Building Approvals and Private New Capital Expenditure dropped in Australia in April, but the Aussie stayed in a tight 45-pips range versus the greenback and fell versus the Japanese yen. The main factor was that investors were waiting for the Reserve Bank of Australia’s meeting next week, and some hawks still hope that the regulator won’t cut the interest rates. Spanish CPI came in softer than economists expected and ECB will have many justifications to soften the monetary policy in the Eurozone next week. Binary options traders were also focusing on U.S. GDP revision for the first quarter of 2019, and the reading came precisely in line with the previous figure. The GDP Prices index was revised down though, easing chances for the Federal Reserve to tighten the monetary policy this year. Good trades balance increased the negative, but initial jobless claims were down this past week. With a mixed bias, the U.S. dollar remained flat throughout the New York trading session on Thursday.

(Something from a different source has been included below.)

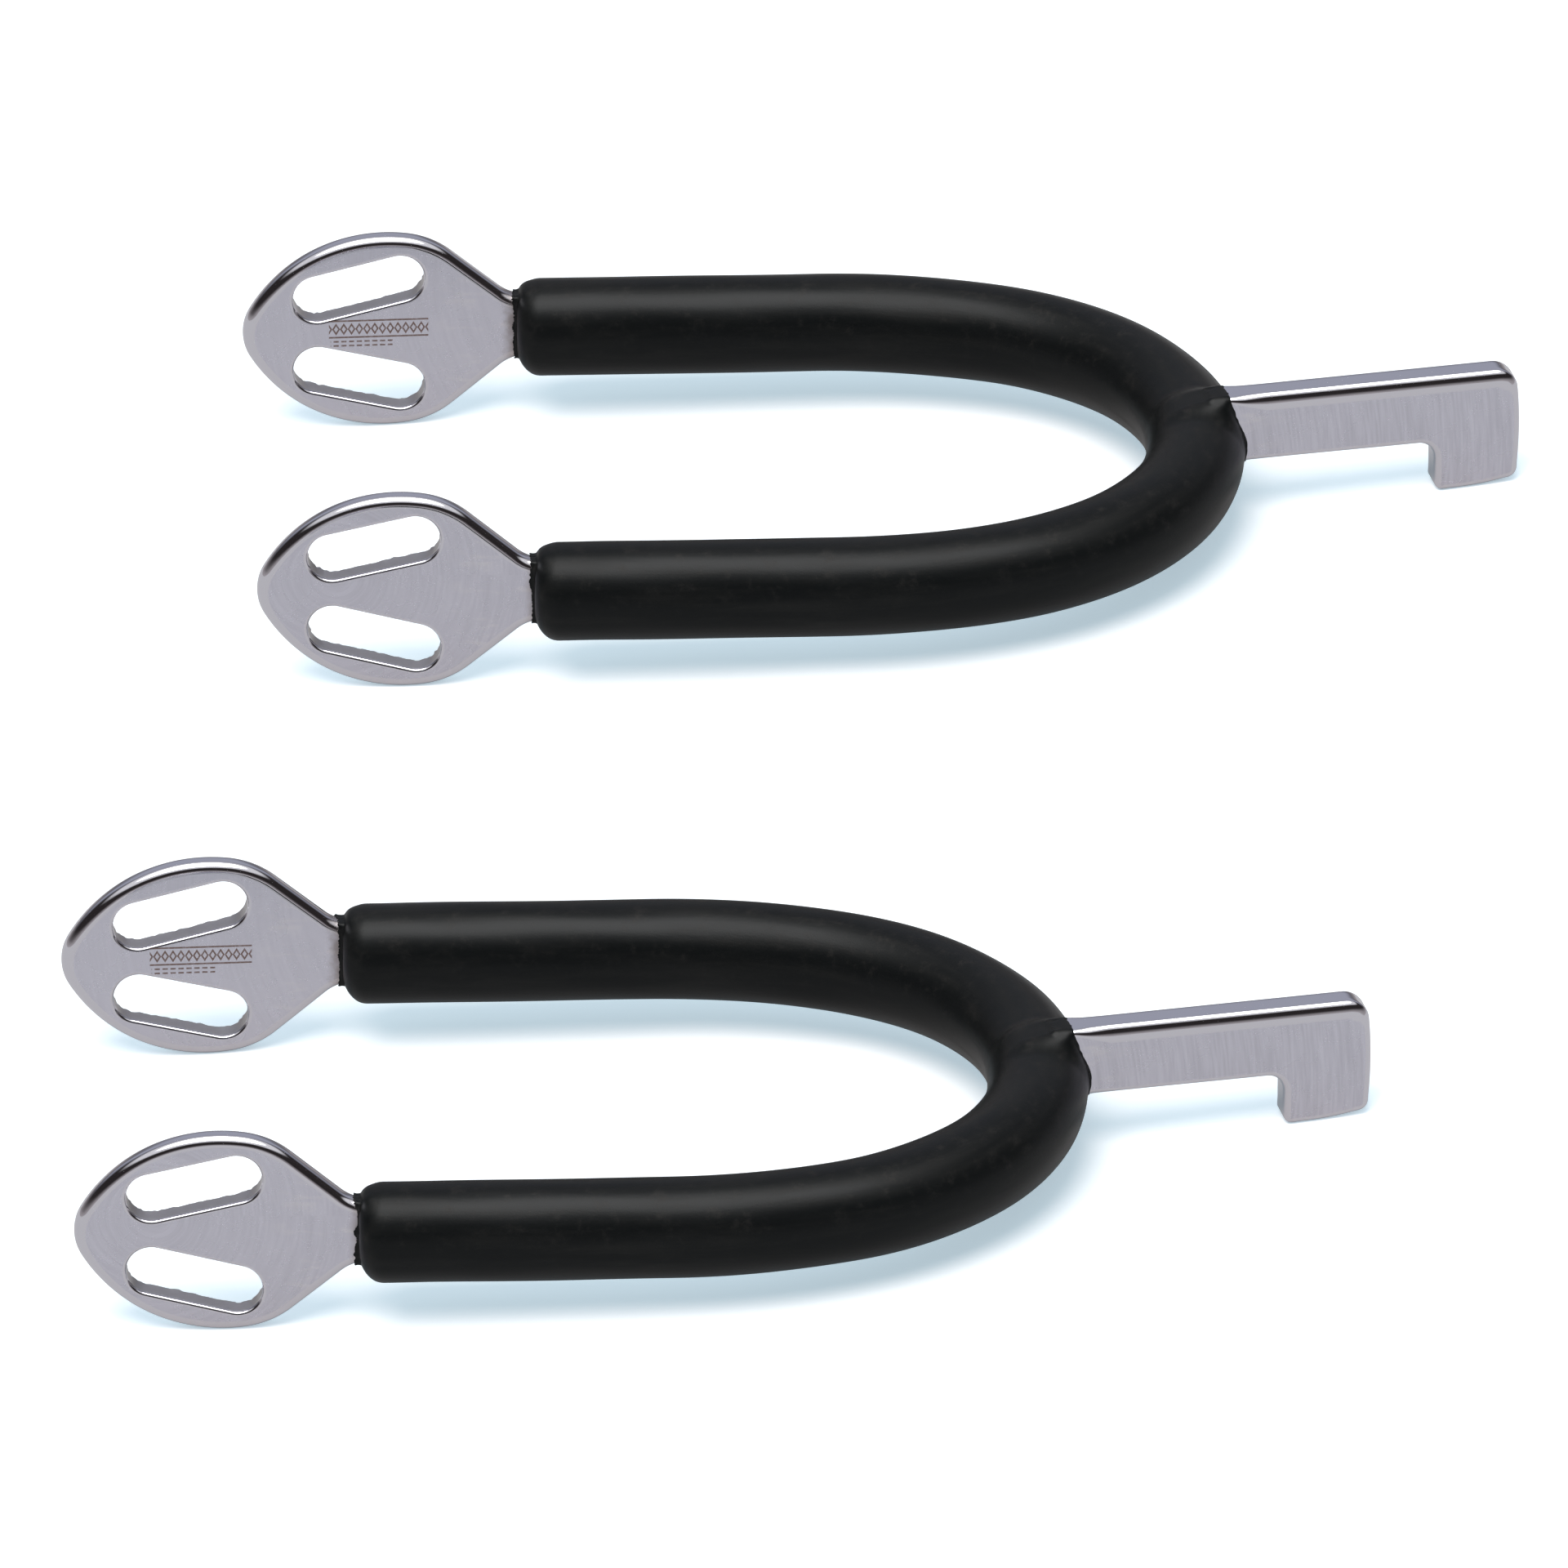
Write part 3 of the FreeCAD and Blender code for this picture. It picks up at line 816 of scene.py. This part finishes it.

Friday morning (Thursday night by NY time) brought terrible news from White House. Donald Trump decided to push the tariffs button again, and this time Mexico appeared in his geopolitical radar. The country would suffer from protectionist measures like import tariffs for Mexican goods will be imposed starting from June 10, while the percentage would keep increasing by 5% every month. As a result, Mexican Peso dropped 3% versus the greenback, and other emerging markets were sold-off brutally, stock indices plunged, while safe-haven assets call options jumped. WTI Crude and Brent Crude oil prices extended losses after weak inventories report, and the gold price surged above $1305 per ounce. Toky Core CPI failed to meet the market’s expectations, accelerating USD/JPY bearish trade below 109.00 support. China’s Manufacturing PMI was in the red as well. Italian and German CPI was soft, while the Canadian GDP beat the analysts’ predictions. Even strong U.S consumer spending report did not prevent the greenback from further sliding on the back of the risk-off sentiment, while U.S. stock indices extended losses. Global financial markets appeared under a threat of deep turbulence this summer.